__Task__:
Return all lines from the listing below in which the string "with" occurs.

==== Dataset excerpt ====

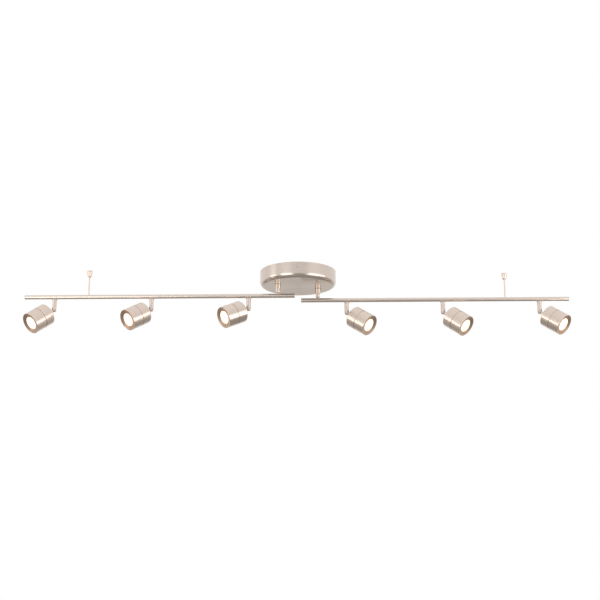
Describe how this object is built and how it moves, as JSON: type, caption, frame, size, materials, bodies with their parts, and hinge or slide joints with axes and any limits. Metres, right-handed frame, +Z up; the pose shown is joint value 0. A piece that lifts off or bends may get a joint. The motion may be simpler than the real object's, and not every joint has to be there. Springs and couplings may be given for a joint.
{
  "type": "track lighting fixture",
  "caption": "Swing-arm ceiling track light: round canopy, two round bars on pivot posts, swivelling spot heads on short stems, and a thin ceiling support on each bar.",
  "frame": {"origin": "centre of the top face of the mounting strap, in the plane of the ceiling, on the canopy's axis", "axes": "+Z up into the ceiling, +X along the bars, -Y towards the side the heads lean to at rest"},
  "size_m": [1.82, 0.2606, 0.2226],
  "materials": {
    "canopy_nickel": "satin brushed nickel plate",
    "bar_nickel": "fine brushed nickel plate",
    "head_nickel": "brushed nickel plate with grain around the head",
    "support_nickel": "satin nickel plate",
    "zinc_steel": "zinc-plated steel",
    "screw_steel": "plated screw steel",
    "driver_case": "matt moulded plastic",
    "terminal_plastic": "moulded nylon",
    "heat_sink": "cast aluminium",
    "lit_lens": "frosted lens, lit warm white"
  },
  "bodies": {
    "canopy": {"canopy_shell": "canopy_nickel", "mounting_strap": "zinc_steel", "driver": "driver_case", "terminal_block": "terminal_plastic", "canopy_screw_front": "bar_nickel", "canopy_screw_back": "bar_nickel"},
    "left_post": {"left_pivot_post": "bar_nickel", "left_pivot_washer": "zinc_steel", "left_pivot_nut": "zinc_steel", "left_knuckle_pin": "screw_steel"},
    "left_arm": {"left_bar": "bar_nickel", "left_outer_cap": "bar_nickel", "left_inner_cap": "bar_nickel", "left_support_rod": "support_nickel"},
    "left_foot": {"left_support_foot": "support_nickel"},
    "left_inner_swivel": {"left_inner_stem": "bar_nickel", "left_inner_tilt_pin": "screw_steel"},
    "left_inner_head": {"left_inner_rear_housing": "head_nickel", "left_inner_front_shroud": "head_nickel", "left_inner_lens": "lit_lens", "left_inner_led_module": "heat_sink"},
    "left_middle_swivel": {"left_middle_stem": "bar_nickel", "left_middle_tilt_pin": "screw_steel"},
    "left_middle_head": {"left_middle_rear_housing": "head_nickel", "left_middle_front_shroud": "head_nickel", "left_middle_lens": "lit_lens", "left_middle_led_module": "heat_sink"},
    "left_outer_swivel": {"left_outer_stem": "bar_nickel", "left_outer_tilt_pin": "screw_steel"},
    "left_outer_head": {"left_outer_rear_housing": "head_nickel", "left_outer_front_shroud": "head_nickel", "left_outer_lens": "lit_lens", "left_outer_led_module": "heat_sink"},
    "right_post": {"right_pivot_post": "bar_nickel", "right_pivot_washer": "zinc_steel", "right_pivot_nut": "zinc_steel", "right_knuckle_pin": "screw_steel"},
    "right_arm": {"right_bar": "bar_nickel", "right_outer_cap": "bar_nickel", "right_inner_cap": "bar_nickel", "right_support_rod": "support_nickel"},
    "right_foot": {"right_support_foot": "support_nickel"},
    "right_inner_swivel": {"right_inner_stem": "bar_nickel", "right_inner_tilt_pin": "screw_steel"},
    "right_inner_head": {"right_inner_rear_housing": "head_nickel", "right_inner_front_shroud": "head_nickel", "right_inner_lens": "lit_lens", "right_inner_led_module": "heat_sink"},
    "right_middle_swivel": {"right_middle_stem": "bar_nickel", "right_middle_tilt_pin": "screw_steel"},
    "right_middle_head": {"right_middle_rear_housing": "head_nickel", "right_middle_front_shroud": "head_nickel", "right_middle_lens": "lit_lens", "right_middle_led_module": "heat_sink"},
    "right_outer_swivel": {"right_outer_stem": "bar_nickel", "right_outer_tilt_pin": "screw_steel"},
    "right_outer_head": {"right_outer_rear_housing": "head_nickel", "right_outer_front_shroud": "head_nickel", "right_outer_lens": "lit_lens", "right_outer_led_module": "heat_sink"}
  },
  "joints": [
    {"name": "left_arm_swing", "type": "hinge", "parent": "canopy", "child": "left_post", "pos_m": [-0.0665, -0.031, -0.05], "axis": [0, 0, 1], "range_deg": [-90, 90]},
    {"name": "left_arm_level", "type": "hinge", "parent": "left_post", "child": "left_arm", "pos_m": [-0.0665, -0.031, -0.0745], "axis": [0, -1, 0], "range_deg": [0, 10]},
    {"name": "left_foot_height", "type": "slide", "parent": "left_arm", "child": "left_foot", "axis": [0, 0, 1], "range_m": [-0.007, 0]},
    {"name": "left_inner_head_swivel", "type": "hinge", "parent": "left_arm", "child": "left_inner_swivel", "pos_m": [-0.1635, -0.031, -0.0945], "axis": [0, 0, 1], "range_deg": [-175, 175]},
    {"name": "left_inner_head_tilt", "type": "hinge", "parent": "left_inner_swivel", "child": "left_inner_head", "pos_m": [-0.1635, -0.031, -0.1345], "axis": [-0.5592, 0.829, 0], "range_deg": [-66, 24]},
    {"name": "left_middle_head_swivel", "type": "hinge", "parent": "left_arm", "child": "left_middle_swivel", "pos_m": [-0.487, -0.031, -0.0945], "axis": [0, 0, 1], "range_deg": [-175, 175]},
    {"name": "left_middle_head_tilt", "type": "hinge", "parent": "left_middle_swivel", "child": "left_middle_head", "pos_m": [-0.487, -0.031, -0.1345], "axis": [-0.6561, 0.7547, 0], "range_deg": [-61, 29]},
    {"name": "left_outer_head_swivel", "type": "hinge", "parent": "left_arm", "child": "left_outer_swivel", "pos_m": [-0.8105, -0.031, -0.0945], "axis": [0, 0, 1], "range_deg": [-175, 175]},
    {"name": "left_outer_head_tilt", "type": "hinge", "parent": "left_outer_swivel", "child": "left_outer_head", "pos_m": [-0.8105, -0.031, -0.1345], "axis": [-0.682, 0.7314, 0], "range_deg": [-55, 35]},
    {"name": "right_arm_swing", "type": "hinge", "parent": "canopy", "child": "right_post", "pos_m": [0.0665, 0.031, -0.05], "axis": [0, 0, 1], "range_deg": [-90, 90]},
    {"name": "right_arm_level", "type": "hinge", "parent": "right_post", "child": "right_arm", "pos_m": [0.0665, 0.031, -0.0745], "axis": [0, 1, 0], "range_deg": [0, 10]},
    {"name": "right_foot_height", "type": "slide", "parent": "right_arm", "child": "right_foot", "axis": [0, 0, 1], "range_m": [-0.007, 0]},
    {"name": "right_inner_head_swivel", "type": "hinge", "parent": "right_arm", "child": "right_inner_swivel", "pos_m": [0.1635, 0.031, -0.0945], "axis": [0, 0, 1], "range_deg": [-175, 175]},
    {"name": "right_inner_head_tilt", "type": "hinge", "parent": "right_inner_swivel", "child": "right_inner_head", "pos_m": [0.1635, 0.031, -0.1345], "axis": [-0.5299, -0.848, 0], "range_deg": [-58, 32]},
    {"name": "right_middle_head_swivel", "type": "hinge", "parent": "right_arm", "child": "right_middle_swivel", "pos_m": [0.487, 0.031, -0.0945], "axis": [0, 0, 1], "range_deg": [-175, 175]},
    {"name": "right_middle_head_tilt", "type": "hinge", "parent": "right_middle_swivel", "child": "right_middle_head", "pos_m": [0.487, 0.031, -0.1345], "axis": [-0.5592, -0.829, 0], "range_deg": [-55, 35]},
    {"name": "right_outer_head_swivel", "type": "hinge", "parent": "right_arm", "child": "right_outer_swivel", "pos_m": [0.8105, 0.031, -0.0945], "axis": [0, 0, 1], "range_deg": [-175, 175]},
    {"name": "right_outer_head_tilt", "type": "hinge", "parent": "right_outer_swivel", "child": "right_outer_head", "pos_m": [0.8105, 0.031, -0.1345], "axis": [-0.6018, -0.7986, 0], "range_deg": [-56, 34]}
  ]
}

====

__Exercise answer__:
Describe how this object is built and how it moves, as JSON: type, caption, frame, size, materials, bodies with their parts, and hinge or slide joints with axes and any limits. Metres, right-handed frame, +Z up; the pose shown is joint value 0. A piece that lifts off or bends may get a joint. The motion may be simpler than the real object's, and not every joint has to be there. Springs and couplings may be given for a joint.
    "head_nickel": "brushed nickel plate with grain around the head",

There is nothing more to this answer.